North Korea has "the worst human rights government extant," says Marcus Noland at the Peterson Institute in Washington. "There are places in the world where things are horrible, failed states, Somalia, Eastern Congo, places where there is no government and things go wild. But this is a country that guards its borders and is not falling apart and that systematically ... starves people to death in a very hard and ruthless system."
Over the years, the number of unnatural deaths in gulag detention may run to 100,000 or more.
"Over and over [in testimony of escaped prisoners] you hear that the death rates in the camps are astounding," says Greg Scarlatoiu, executive director for the Committee of Human Rights in North Korea. "A third to half the people who arrive are later gone after forced labor, beatings, illness.... The big question is whether the number of newly arrived prisoners is making up for the deaths of current prisoners," he says.
It is camp policy to underfeed and overwork gulag inmates. Prisoners stay alive by finding lizards, rats, and mushrooms, and go hungry even in camps that export vegetables to Pyongyang.
"Without variation, each meal consisted of 14 beans per meal with powdered corn," offers a Mrs. Bang in Mr. Hawk's report. Others describe how they picked through animal feces to find undigested corn kernels in order to survive. Torture, beatings, and executions are common. Labor is unpaid, 12 to 14 hours a day, seven days a week with one "rest day" off per month.

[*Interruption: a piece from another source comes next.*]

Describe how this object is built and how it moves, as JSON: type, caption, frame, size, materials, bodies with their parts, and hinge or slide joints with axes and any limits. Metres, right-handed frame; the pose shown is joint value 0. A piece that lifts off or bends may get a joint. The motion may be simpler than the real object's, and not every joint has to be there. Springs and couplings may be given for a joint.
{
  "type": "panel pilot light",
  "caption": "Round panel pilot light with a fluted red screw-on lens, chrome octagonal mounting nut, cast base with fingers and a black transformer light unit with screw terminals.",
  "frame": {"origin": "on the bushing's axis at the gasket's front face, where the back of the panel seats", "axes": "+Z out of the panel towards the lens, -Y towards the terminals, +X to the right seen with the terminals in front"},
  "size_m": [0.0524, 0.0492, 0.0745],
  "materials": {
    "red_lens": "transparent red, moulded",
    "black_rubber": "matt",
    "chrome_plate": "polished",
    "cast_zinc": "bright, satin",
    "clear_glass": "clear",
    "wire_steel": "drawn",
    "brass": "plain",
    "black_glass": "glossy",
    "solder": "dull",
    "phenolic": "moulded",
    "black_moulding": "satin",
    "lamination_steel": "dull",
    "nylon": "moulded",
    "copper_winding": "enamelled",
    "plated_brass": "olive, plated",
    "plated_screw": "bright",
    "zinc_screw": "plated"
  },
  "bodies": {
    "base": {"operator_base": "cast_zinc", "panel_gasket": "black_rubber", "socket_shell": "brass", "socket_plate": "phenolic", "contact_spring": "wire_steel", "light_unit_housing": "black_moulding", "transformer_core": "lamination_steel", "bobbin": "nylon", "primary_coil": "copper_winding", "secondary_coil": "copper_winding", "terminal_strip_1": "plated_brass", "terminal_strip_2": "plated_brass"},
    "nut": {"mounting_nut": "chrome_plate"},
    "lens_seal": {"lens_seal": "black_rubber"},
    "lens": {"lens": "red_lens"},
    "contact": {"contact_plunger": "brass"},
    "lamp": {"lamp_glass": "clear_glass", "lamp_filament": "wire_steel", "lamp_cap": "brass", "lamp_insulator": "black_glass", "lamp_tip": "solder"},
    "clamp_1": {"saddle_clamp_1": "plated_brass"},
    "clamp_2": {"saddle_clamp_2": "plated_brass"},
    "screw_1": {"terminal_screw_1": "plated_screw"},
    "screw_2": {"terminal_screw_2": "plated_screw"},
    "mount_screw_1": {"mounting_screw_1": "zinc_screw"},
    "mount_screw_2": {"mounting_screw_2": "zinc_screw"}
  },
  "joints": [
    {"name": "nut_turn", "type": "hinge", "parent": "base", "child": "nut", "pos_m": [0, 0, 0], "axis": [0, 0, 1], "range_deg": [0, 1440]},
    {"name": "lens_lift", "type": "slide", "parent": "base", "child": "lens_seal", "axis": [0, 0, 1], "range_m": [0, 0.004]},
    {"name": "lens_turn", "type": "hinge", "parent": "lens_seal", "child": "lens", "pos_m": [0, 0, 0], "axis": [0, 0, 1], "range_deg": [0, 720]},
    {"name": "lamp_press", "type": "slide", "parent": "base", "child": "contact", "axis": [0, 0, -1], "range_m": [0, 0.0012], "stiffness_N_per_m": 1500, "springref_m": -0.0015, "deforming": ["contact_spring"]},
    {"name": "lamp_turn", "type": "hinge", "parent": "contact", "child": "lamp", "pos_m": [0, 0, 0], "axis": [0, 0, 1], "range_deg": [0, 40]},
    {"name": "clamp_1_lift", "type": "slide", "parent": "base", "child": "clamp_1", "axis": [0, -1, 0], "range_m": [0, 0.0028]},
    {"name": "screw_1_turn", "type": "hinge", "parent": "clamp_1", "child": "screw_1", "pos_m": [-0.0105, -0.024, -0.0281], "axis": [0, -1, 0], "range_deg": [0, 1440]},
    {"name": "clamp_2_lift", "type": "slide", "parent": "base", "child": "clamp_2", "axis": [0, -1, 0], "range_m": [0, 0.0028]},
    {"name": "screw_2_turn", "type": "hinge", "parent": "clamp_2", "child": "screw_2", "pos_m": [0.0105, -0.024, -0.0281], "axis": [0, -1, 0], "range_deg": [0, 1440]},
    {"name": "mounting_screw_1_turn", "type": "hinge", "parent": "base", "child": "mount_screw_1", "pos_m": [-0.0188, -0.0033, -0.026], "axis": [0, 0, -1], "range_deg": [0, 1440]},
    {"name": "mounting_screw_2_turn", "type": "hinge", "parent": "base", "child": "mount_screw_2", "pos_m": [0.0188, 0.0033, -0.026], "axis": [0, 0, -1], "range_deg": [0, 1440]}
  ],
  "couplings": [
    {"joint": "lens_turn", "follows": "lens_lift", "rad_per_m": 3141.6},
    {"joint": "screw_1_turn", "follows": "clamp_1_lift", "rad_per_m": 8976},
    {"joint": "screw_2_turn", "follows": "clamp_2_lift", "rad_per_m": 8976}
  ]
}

Koreans can be sent "to the mountains," as it is known, for crimes of "wrong thinking." These might range from criticism of the Kim family to attempting to leave the country, professing religious faith, humming a South Korean song, or being born of mixed race or to a family that has had members deemed insufficiently loyal.
According to Kim family crime theory, three generations may be punished before the family is considered cleansed of an infraction.
"In a lot of these cases, they take the whole family, grandparents, you have kids being sent to camps," says Roberta Cohen of the Brookings Institution who recently gave congressional testimony on the camps. "Those children ... they should not be there."
Camp management has changed little over the decades. Hawk, surveying prison-defector testimony dating to 1970, says change is mainly seen on the margins, in rituals, for example: "We used to hear about public executions where prisoners were later required to walk by and stone or strike the corpse. This was standard in descriptions of camp life two decades ago, but not lately. Public executions are still seen by every prisoner; but the practice of compulsory defilement may have stopped."
Still, Hawk says, "Recent testimony suggests nothing is different.... The barbaric nature of these places has not changed."
Ten years ago conditions in the Korean gulag were protested by figures like Czech poet-president Václev Havel. But because the camps were hidden and officially denied, with few witnesses and often ignored by a South Korea trying to pursue a "Sunshine Policy" of engagement and rapprochement with the North – there never seemed to be much international outcry.
Part of the reason, say some, is the lack of a high-profile face lobbying for change. The genocide in Darfur had George Clooney to raise awareness, and orphans had Angelina Jolie. But "we don't have a movie star," says Ms. Cohen.
Yet with the UN inquiry, new and diverse lights are starting to shine on one of the darkest places on earth. For one thing, there is a more critical mass of defector testimony. A decade ago only some 3,000 North Koreans had escaped and made it to tell their stories in the South; today the number is around 25,000.
For the first time the US envoy to North Korea, Glyn Davies, has met defectors and emphasized that human rights are as important as the North's nuclear program. Leading South Korean politicians are speaking about mass crimes against civilians in the North.
In another first, UN human rights chief Navi Pillay met with gulag survivors in December on the grounds that they had been ignored too long, and she helped lead the 47-member UN Human Rights Council in Geneva to vote unanimously for the inquiry.
"Because of the enduring gravity of the situation," Ms. Pillay said in January, "an in-depth inquiry into one of the worst – but least understood and reported – human rights situations ... is long overdue."
Since 2004 an unpaid, part-time UN envoy has looked into North Korea. But the new inquiry will fund three professionals plus a staff of nearly a dozen.
As the UN inquiry proceeds, the panel will employ a legal focus developed through the Rome Statutes of 1999. The statutes were used to inform the creation of the ICC and its standards of indictment.
Before 1999, "crimes against humanity" were considered atrocities against civilians in time of war. But the North Korean inquiry will employ the expanded Rome Statutes, which define atrocities and "grave violations" against civilians as prosecutable in peace and war.
In international legal terms, this is not good news for Pyongyang. The regime will be investigated for standard recognized crimes like execution, torture, and starvation. But under the Rome laws, the North will also be examined for practices peculiar to itself, and so heinous, as Cohen puts it, that "no terminology has been devised" to describe them.
The panel will look at questions of rape and sexual violence, and practices of infanticide. Numerous survivor testimonies describe pregnant women forced into abortions or given labor-inducing drugs, after which the children are killed. Many cases involve women trafficked in China, caught, and sent back; their babies were suffocated on racial grounds – the infants were half Chinese in a country that prefers "pure race" Koreans. The North's practice of incarcerating entire families, and of holding prisoners incommunicado for years, will also be examined.
The panel will also look at cases of brutality against those professing religious faith, usually Christianity.